Nevertheless, there might be cases where no value is added by the data collected. This means that the decision-maker does not get any return from the investment made (negative VoI). ‘In which scenarios this may happen?’ becomes of interest. This is discussed in the contribution from Verzobio, Bolognani, Quigley and Zonta, in which a formulation is proposed allowing to assess when and under which specific conditions the VoI becomes negative. The Streicker Bridge, a pedestrian bridge on the Princeton University campus in the USA, equipped with a fibre optic sensing system, is used. The results show that the predominant factor for a negative VoI is the different risk appetite between different decision-makers, e.g., the owner and the manager.

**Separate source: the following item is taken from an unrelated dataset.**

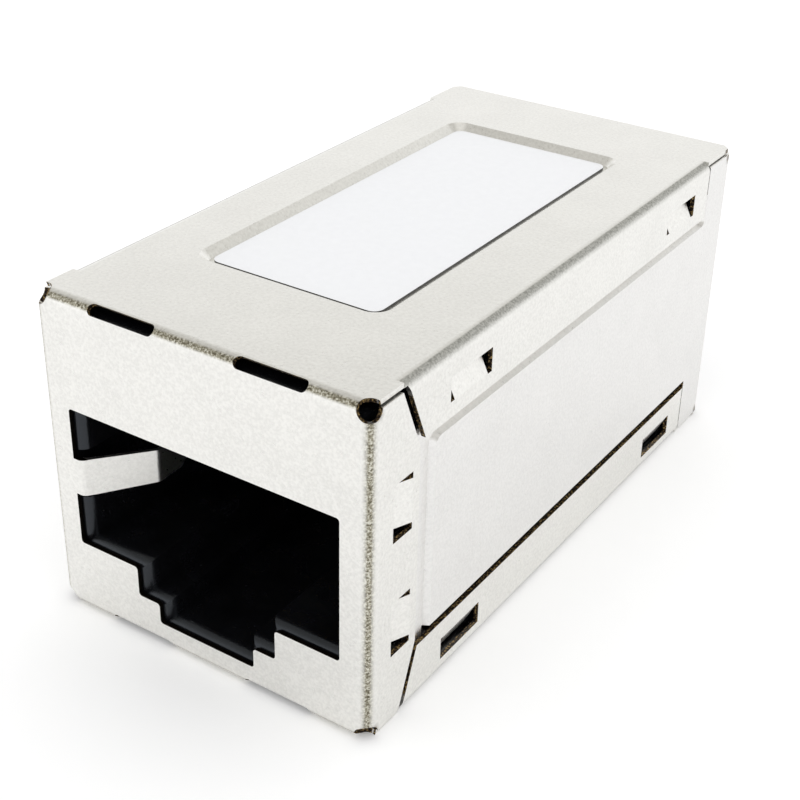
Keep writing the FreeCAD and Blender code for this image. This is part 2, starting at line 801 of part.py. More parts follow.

The guest editors aim that, ultimately, this special issue on ‘Evidence on the value of information towards decision-makers’ may strengthen the communication between academics and decision-makers. In their opinion, this is one of the best approaches –improving communication– to build win-win partnerships between both audiences. Finally, but not least, authors’ knowledge and efforts reflected in their contributions, as well as the support of all reviewers involved in the peer-review process are sincerely acknowledged.